= Data shown =

----------------------------------------

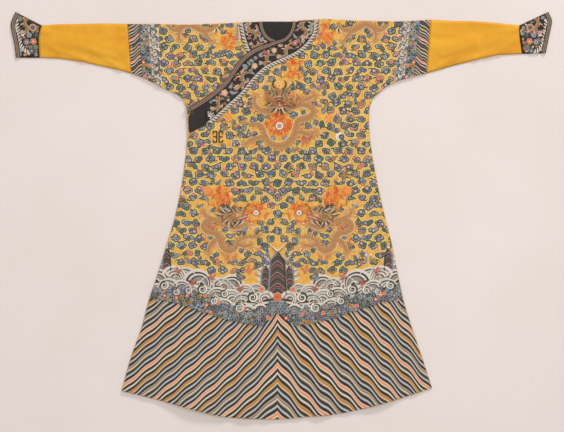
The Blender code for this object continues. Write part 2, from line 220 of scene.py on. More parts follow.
# %% Ridges
def ridges(table, across, down):
    """The height of the ridges in a table, summed."""
    total = np.zeros_like(across)
    for x0, y0, x1, y1, half, first, last in table:
        length = math.hypot(x1 - x0, y1 - y0)
        along = ((across - x0) * (x1 - x0) + (down - y0) * (y1 - y0)) / length
        aside = np.abs((across - x0) * (y1 - y0) - (down - y0) * (x1 - x0)) / length
        past = np.maximum(np.maximum(-along, along - length), 0.0)
        away = np.hypot(aside, past) / half
        total += (first + (last - first) * eased(along / length)) * (1 - eased(away))
    return total

# %% One map of heights for each layer
map_across, map_down = np.meshgrid(
    MAP_LEFT + MAP_STEP * np.arange(MAP_COLUMNS), MAP_TOP + MAP_STEP * np.arange(MAP_ROWS)
)
PUCKER = 0.16  # the pull of the stitches, in millimetres
waver_across = np.sin(map_across / 17 + 1.3 * np.sin(map_down / 43))
waver_down = np.sin(map_down / 21 + 1.1 * np.sin(map_across / 37))
pucker = PUCKER * (1.5 + waver_across * waver_down)
front_map = ridges(FOLDS, map_across, map_down) + ridges(CREASES, map_across, map_down) + pucker
LIES = {
    "flat": np.zeros_like(front_map),
    "inner": front_map,
    "outer": front_map - LAYER_DROP * eased(map_across / LAYER_EASE),
}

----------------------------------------

= Aim =
Include the first line, the line containing "return total", and every line between them, copied exactly from the material above; output no other line.

= Problem solution =
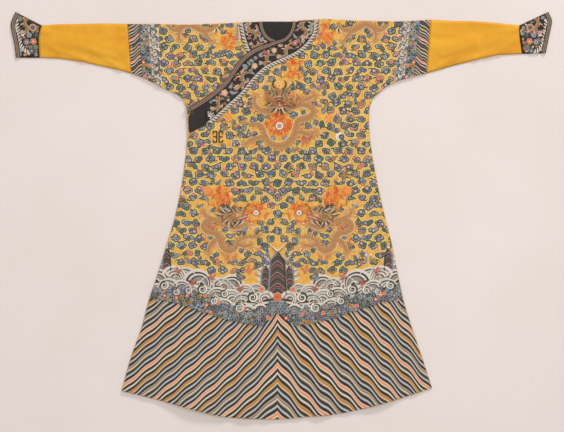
The Blender code for this object continues. Write part 2, from line 220 of scene.py on. More parts follow.
# %% Ridges
def ridges(table, across, down):
    """The height of the ridges in a table, summed."""
    total = np.zeros_like(across)
    for x0, y0, x1, y1, half, first, last in table:
        length = math.hypot(x1 - x0, y1 - y0)
        along = ((across - x0) * (x1 - x0) + (down - y0) * (y1 - y0)) / length
        aside = np.abs((across - x0) * (y1 - y0) - (down - y0) * (x1 - x0)) / length
        past = np.maximum(np.maximum(-along, along - length), 0.0)
        away = np.hypot(aside, past) / half
        total += (first + (last - first) * eased(along / length)) * (1 - eased(away))
    return total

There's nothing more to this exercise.